STORED DATA:

+ + + +

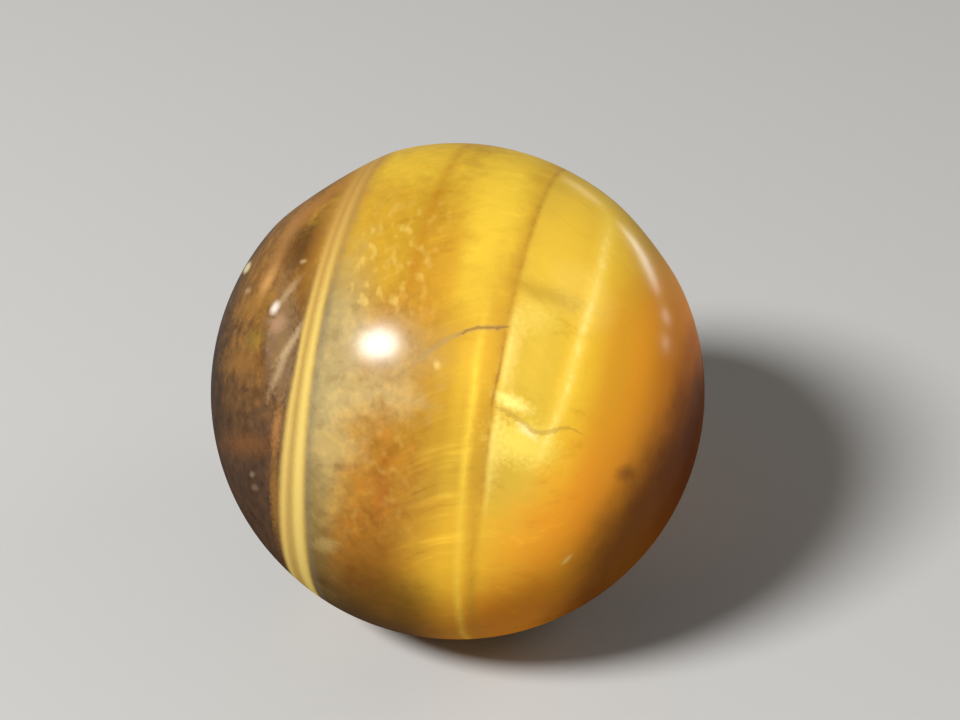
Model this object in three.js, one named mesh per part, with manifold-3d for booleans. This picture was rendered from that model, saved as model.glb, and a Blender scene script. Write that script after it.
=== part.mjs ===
// Polished tiger's eye: one tumbled stone, nearly a ball, worn a little flat in places,
// with a shallow shell-shaped chip on its glassy brown side and a flat foot that it rests on.
// Millimetres, +Z up. The origin is the centre of the foot. The golden side faces -Y.
import * as THREE from 'three';
import { mergeVertices } from 'three/addons/utils/BufferGeometryUtils.js';
import Module from 'manifold-3d';

const wasm = await Module();
wasm.setup();

// The ball and its foot
const STONE_DIAMETER = 25;
const FOOT_DIAMETER = 8.4;
const FACET_RINGS = 18;

// The crown is a low swelling of the top, its width set by a power of the facing angle
const CROWN = { azimuth: 101, elevation: 52, rise: 0.13, power: 6 };

// Places that tumbling wore flat: where each one faces, in degrees, and how far it is sunk.
// A higher sharpness makes their rims crisper.
const WORN_FLATS = [
  { name: 'shoulder', azimuth: 136, elevation: 43, sunk: 0.36 },
  { name: 'right cheek', azimuth: 24, elevation: 29, sunk: 0.12 },
  { name: 'back', azimuth: 74, elevation: -14, sunk: 0.28 },
  { name: 'left heel', azimuth: 204, elevation: -38, sunk: 0.24 },
  { name: 'right heel', azimuth: -20, elevation: -46, sunk: 0.2 },
];
const FLAT_SHARPNESS = 150;

// The chip: a long shallow scoop, its length turned in degrees from straight uphill
const CHIP = { azimuth: 216, elevation: 35.7, length: 6.2, width: 2.5, depth: 0.32, turn: 34.5 };

// The ground block that cuts the foot is larger than the ball
const CUT_MARGIN = 2;

const ballRadius = STONE_DIAMETER / 2;
const footRadius = FOOT_DIAMETER / 2;
const centreHeight = Math.sqrt(ballRadius ** 2 - footRadius ** 2);

// Unit vector that faces an azimuth from +X towards +Y and an elevation above the ground
function facing(azimuth, elevation) {
  const turn = THREE.MathUtils.degToRad(azimuth);
  const lift = THREE.MathUtils.degToRad(elevation);
  const level = Math.cos(lift);
  return new THREE.Vector3(level * Math.cos(turn), level * Math.sin(turn), Math.sin(lift));
}

// The chip's own directions: out of the stone, along the scoop and across it
function chipFrame() {
  const out = facing(CHIP.azimuth, CHIP.elevation);
  const side = new THREE.Vector3(0, 0, 1).cross(out).normalize();
  const uphill = new THREE.Vector3().crossVectors(out, side);
  const turn = THREE.MathUtils.degToRad(CHIP.turn);
  const along = uphill.clone().applyAxisAngle(out, turn);
  const across = new THREE.Vector3().crossVectors(out, along);
  return { out, along, across };
}

const flats = WORN_FLATS.map((flat) => ({
  normal: facing(flat.azimuth, flat.elevation),
  distance: ballRadius - flat.sunk,
}));
const crownFacing = facing(CROWN.azimuth, CROWN.elevation);
const chip = chipFrame();

// Radius of the worn ball: a soft minimum of the swollen ball and the planes of its flats
function wornRadius(direction) {
  const swelling = CROWN.rise * Math.max(0, direction.dot(crownFacing)) ** CROWN.power;
  const ball = ballRadius + swelling;
  let sum = 1;
  for (const flat of flats) {
    const reach = Math.max(0, direction.dot(flat.normal)) / flat.distance;
    sum += (reach * ball) ** FLAT_SHARPNESS;
  }
  return ball / sum ** (1 / FLAT_SHARPNESS);
}

// Depth of the scoop under the worn surface: deepest in the middle, with a crisp rim
function chipDepth(direction) {
  if (direction.dot(chip.out) <= 0) {
    return 0;
  }
  const along = (direction.dot(chip.along) * STONE_DIAMETER) / CHIP.length;
  const across = (direction.dot(chip.across) * STONE_DIAMETER) / CHIP.width;
  const fromRim = 1 - along ** 2 - across ** 2;
  return CHIP.depth * Math.max(0, fromRim);
}

// The whole stone before its foot is cut: a ball of even facets, each corner moved to the surface
function tumbledBall() {
  const ball = new THREE.IcosahedronGeometry(1, FACET_RINGS);
  ball.deleteAttribute('normal');
  ball.deleteAttribute('uv');
  const geometry = mergeVertices(ball);
  const corners = geometry.getAttribute('position');
  const direction = new THREE.Vector3();
  for (let i = 0; i < corners.count; i += 1) {
    direction.fromBufferAttribute(corners, i).normalize();
    const radius = wornRadius(direction) - chipDepth(direction);
    corners.setXYZ(i, direction.x * radius, direction.y * radius, direction.z * radius);
  }
  geometry.translate(0, 0, centreHeight);
  return geometry;
}

// Everything below the ground plane
function groundBlock() {
  const side = STONE_DIAMETER + CUT_MARGIN;
  const block = new THREE.BoxGeometry(side, side, side);
  block.translate(0, 0, -side / 2);
  block.deleteAttribute('normal');
  block.deleteAttribute('uv');
  return mergeVertices(block);
}

function toSolid(geometry) {
  return new wasm.Manifold(
    new wasm.Mesh({
      numProp: 3,
      vertProperties: new Float32Array(geometry.getAttribute('position').array),
      triVerts: new Uint32Array(geometry.getIndex().array),
    }),
  );
}

function toGeometry(solid) {
  const mesh = solid.getMesh();
  const geometry = new THREE.BufferGeometry();
  geometry.setAttribute('position', new THREE.BufferAttribute(mesh.vertProperties, mesh.numProp));
  geometry.setIndex(new THREE.BufferAttribute(mesh.triVerts, 1));
  geometry.computeVertexNormals();
  return geometry;
}

// Golden brown, glossy from polishing, with no metal
function stoneMaterial() {
  return new THREE.MeshStandardMaterial({ color: 0xc48a2e, roughness: 0.12, metalness: 0 });
}

function stone() {
  const solid = toSolid(tumbledBall()).subtract(toSolid(groundBlock()));
  const mesh = new THREE.Mesh(toGeometry(solid), stoneMaterial());
  mesh.name = 'stone';
  return mesh;
}

const part = new THREE.Group();
part.add(stone());

export default part;
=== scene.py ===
"""A polished tiger's eye, one tumbled stone, dressed for a plain studio picture.

Lengths are in millimetres unless a name says otherwise, and Blender's own units are metres.
Places on the stone are measured from the centre of its ball. `across` runs over the bands, from
the glassy brown side to the golden side. `height` runs up the face that the camera sees.
"""

from __future__ import annotations

import logging
import math
from dataclasses import dataclass, field
from typing import Sequence, Union

import bpy
from mathutils import Matrix, Vector


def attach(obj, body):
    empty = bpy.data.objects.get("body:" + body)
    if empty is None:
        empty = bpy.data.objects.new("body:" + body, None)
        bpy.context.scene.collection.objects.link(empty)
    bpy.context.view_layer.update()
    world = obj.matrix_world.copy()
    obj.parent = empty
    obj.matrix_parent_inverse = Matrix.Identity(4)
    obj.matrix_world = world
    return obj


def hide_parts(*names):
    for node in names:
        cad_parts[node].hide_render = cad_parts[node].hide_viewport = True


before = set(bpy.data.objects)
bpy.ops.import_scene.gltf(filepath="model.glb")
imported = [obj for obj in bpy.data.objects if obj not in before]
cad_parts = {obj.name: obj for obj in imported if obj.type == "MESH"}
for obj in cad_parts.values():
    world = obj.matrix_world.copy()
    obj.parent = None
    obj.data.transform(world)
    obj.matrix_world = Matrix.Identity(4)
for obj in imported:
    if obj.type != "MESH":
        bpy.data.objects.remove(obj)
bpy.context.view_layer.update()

LOG = logging.getLogger("tigers_eye")
METRE = 0.001

# A height beyond the stone's own, for a vein that runs right round, and the least half width
BEYOND = 14.0
THINNEST = 0.001

Point = tuple[float, float]
Colour = tuple[float, float, float]
Value = Union["Signal", float]


def facing(azimuth: float, elevation: float) -> Vector:
    """Finds the unit vector that faces a direction.

    Args:
        azimuth: degrees from +X towards +Y.
        elevation: degrees above the ground.

    Returns:
        The unit vector.
    """
    turn = math.radians(azimuth)
    lift = math.radians(elevation)
    level = math.cos(lift)
    return Vector((level * math.cos(turn), level * math.sin(turn), math.sin(lift)))


class Signal:
    """One output of a node tree, with arithmetic that adds Math nodes to the tree."""

    def __init__(self, graph: "Graph", socket: bpy.types.NodeSocket) -> None:
        """Keeps the socket and the graph that it belongs to."""
        self.graph = graph
        self.socket = socket

    def __add__(self, other: Value) -> "Signal":
        """Adds."""
        return self.graph.math("ADD", self, other)

    def __sub__(self, other: Value) -> "Signal":
        """Subtracts."""
        return self.graph.math("SUBTRACT", self, other)

    def __rsub__(self, other: Value) -> "Signal":
        """Subtracts from a number."""
        return self.graph.math("SUBTRACT", other, self)

    def __mul__(self, other: Value) -> "Signal":
        """Multiplies."""
        return self.graph.math("MULTIPLY", self, other)

    def __truediv__(self, other: Value) -> "Signal":
        """Divides."""
        return self.graph.math("DIVIDE", self, other)

    def __rtruediv__(self, other: Value) -> "Signal":
        """Divides a number."""
        return self.graph.math("DIVIDE", other, self)

    def __pow__(self, other: Value) -> "Signal":
        """Raises to a power."""
        return self.graph.math("POWER", self, other)

    def __abs__(self) -> "Signal":
        """Drops the sign."""
        return self.graph.math("ABSOLUTE", self)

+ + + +

WHAT IS BEING ASKED:
In the listing above, locate the line containing "solid = toSolid(tumbledBall()).subtract(toSolid(groundBlock()));" and the line containing "obj.matrix_parent_inverse = Matrix.Identity(4)". Extract those two lines and every line between them, exactly as written, and only those.

TASK RESULT:
  const solid = toSolid(tumbledBall()).subtract(toSolid(groundBlock()));
  const mesh = new THREE.Mesh(toGeometry(solid), stoneMaterial());
  mesh.name = 'stone';
  return mesh;
}

const part = new THREE.Group();
part.add(stone());

export default part;
=== scene.py ===
"""A polished tiger's eye, one tumbled stone, dressed for a plain studio picture.

Lengths are in millimetres unless a name says otherwise, and Blender's own units are metres.
Places on the stone are measured from the centre of its ball. `across` runs over the bands, from
the glassy brown side to the golden side. `height` runs up the face that the camera sees.
"""

from __future__ import annotations

import logging
import math
from dataclasses import dataclass, field
from typing import Sequence, Union

import bpy
from mathutils import Matrix, Vector


def attach(obj, body):
    empty = bpy.data.objects.get("body:" + body)
    if empty is None:
        empty = bpy.data.objects.new("body:" + body, None)
        bpy.context.scene.collection.objects.link(empty)
    bpy.context.view_layer.update()
    world = obj.matrix_world.copy()
    obj.parent = empty
    obj.matrix_parent_inverse = Matrix.Identity(4)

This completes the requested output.